Lei possiede un sito web personale, e in Questa pazza fede faceva riferimento ai siti web dei tifosi e alle chat-room. Quanto si interessa di Internet e tecnologie in termini generali? L'avvento di Internet ha cambiato il suo modo di scrivere e lavorare?

Il sito web mi è parso una via intelligente per fornire al pubblico un tipo di informazione non contaminata dal taglio che alcuni giornalisti inevitabilmente danno alle recensioni, e in alcuni casi, alle interviste. Mentre scrivevo il libro sul calcio, sono rimasto veramente affascinato dal modo in cui la comunità dello stadio, e il suo essere una zona franca, un luogo in cui può essere espressa qualsiasi opinione, anche la più inaccettabile, si propaghi poi nelle chat-room in rete.
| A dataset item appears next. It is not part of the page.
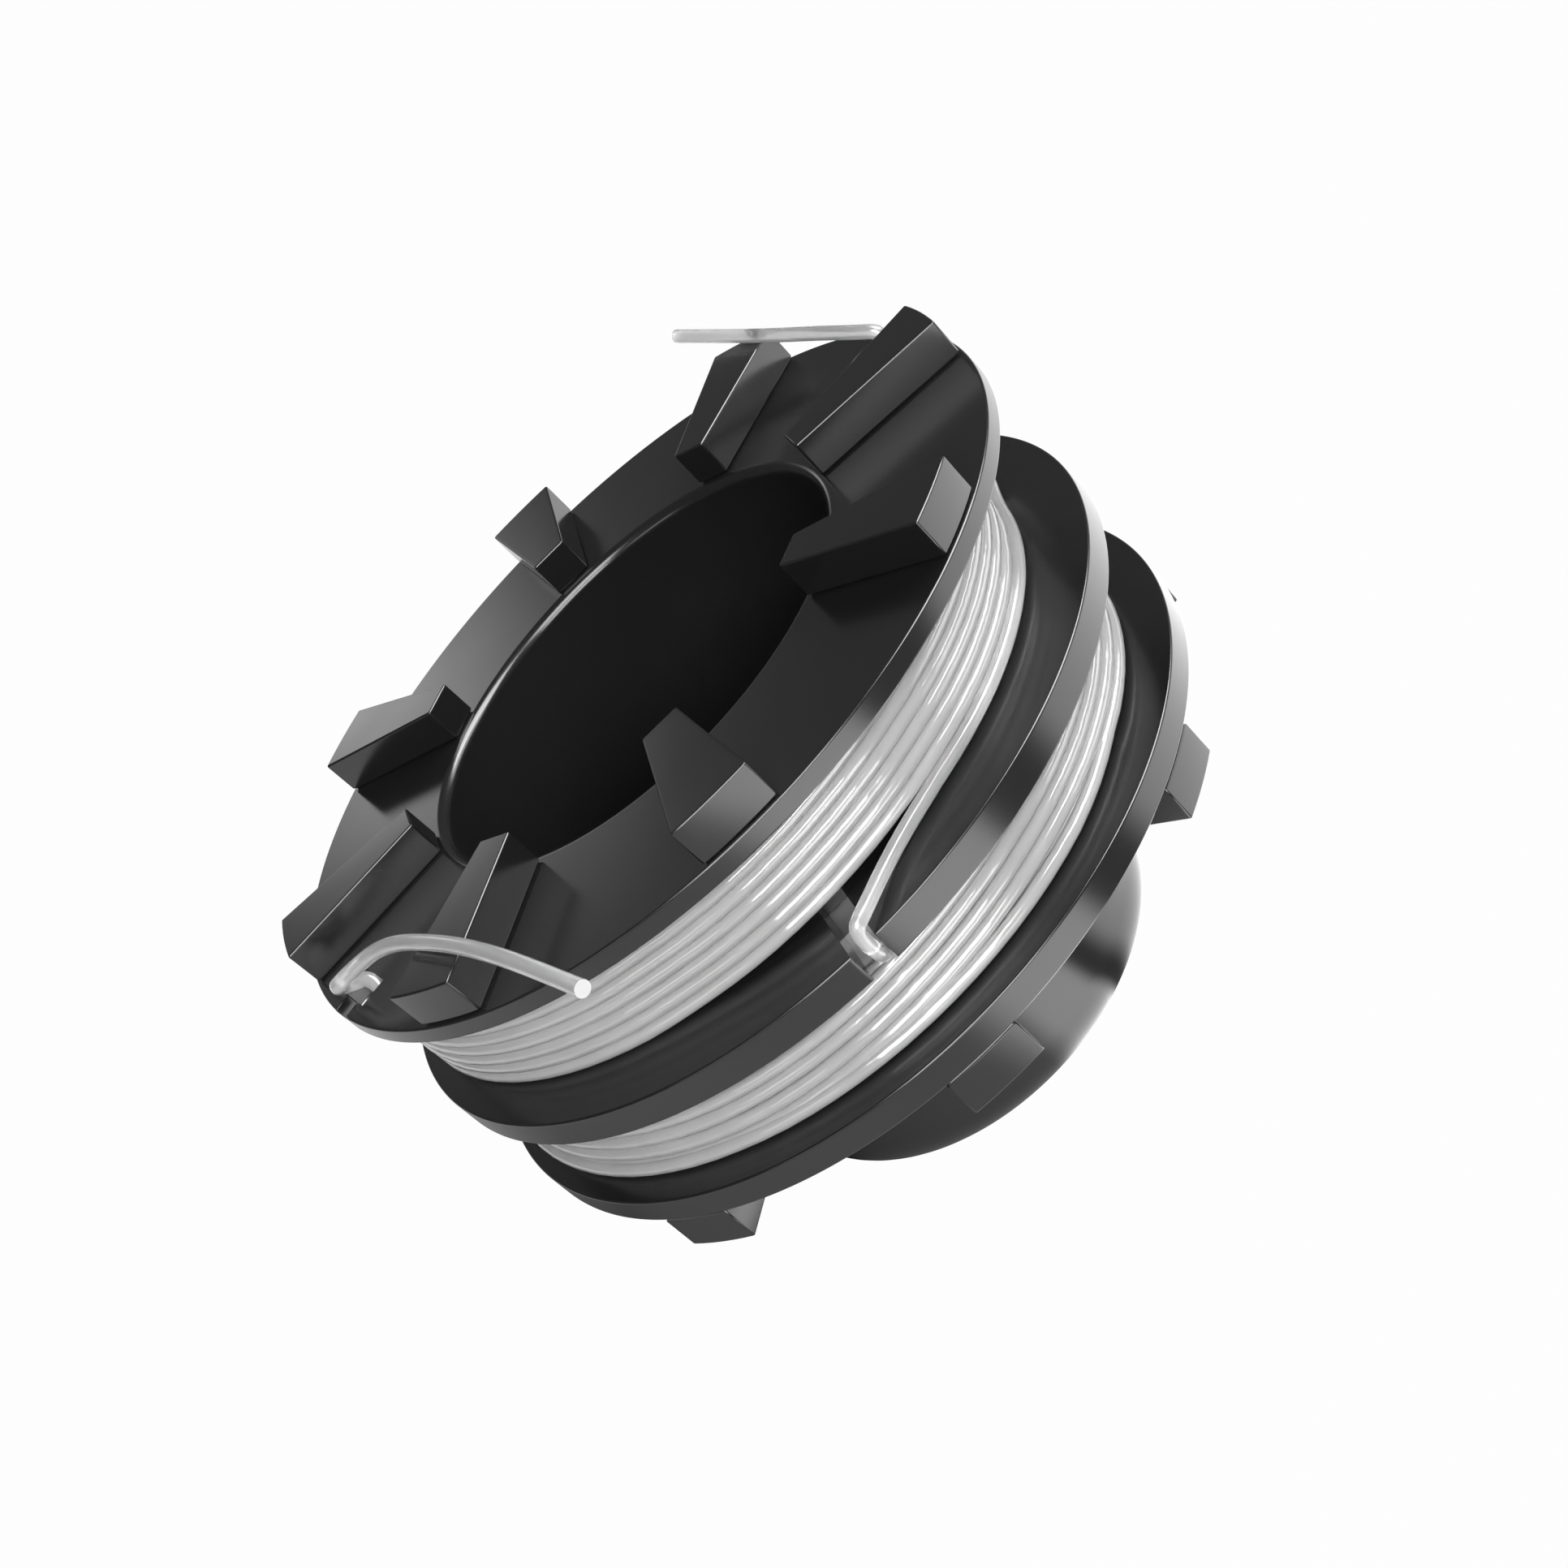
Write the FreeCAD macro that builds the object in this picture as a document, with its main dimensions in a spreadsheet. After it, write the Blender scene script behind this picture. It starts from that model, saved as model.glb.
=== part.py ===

In generale, la rete è grandiosa in quanto fornisce un forum non controllato dai soldi dei mass-media. D'altra parte però non direi che abbia cambiato il mio modo di scrivere in alcuna maniera.Ma quello che ha cambiato il modo in cui si scrive è la facilità offerta dal computer a certi tipi di lavoro di revisione. Lo stile di un libro come Destino è stato indubbiamente facilitato dal computer. Dopo aver buttato giù un dozzina di pagine manoscritte, le caricavo sullo schermo e passavo ore a riflettere su quale effetto si poteva raggiungere introducendo materiale fra una frase e l'altra, spostando, cancellando o aggiungendo un periodo, per dare la sensazione che altri modelli di pensiero irrompessero nella bozza originale. Certamente avrei potuto fare questo anche sul manoscritto, ma la semplicità di farlo sul computer ti induce a scrivere le cose per vedere che effetto fanno. Su un pezzo di carta pieno di correzioni, è difficile rendersi conto se le revisioni funzionino o meno. Joyce, si ricordi, una volta raccontò a Frank Budgen di aver passato un'intera giornata a cercare l'ordine di parole più adatto in una frase contenente non più di una dozzina di termini. Chissà di quanti altri trucchetti sarebbe stato capace avesse avuto l'intero Ulisse sul monitor.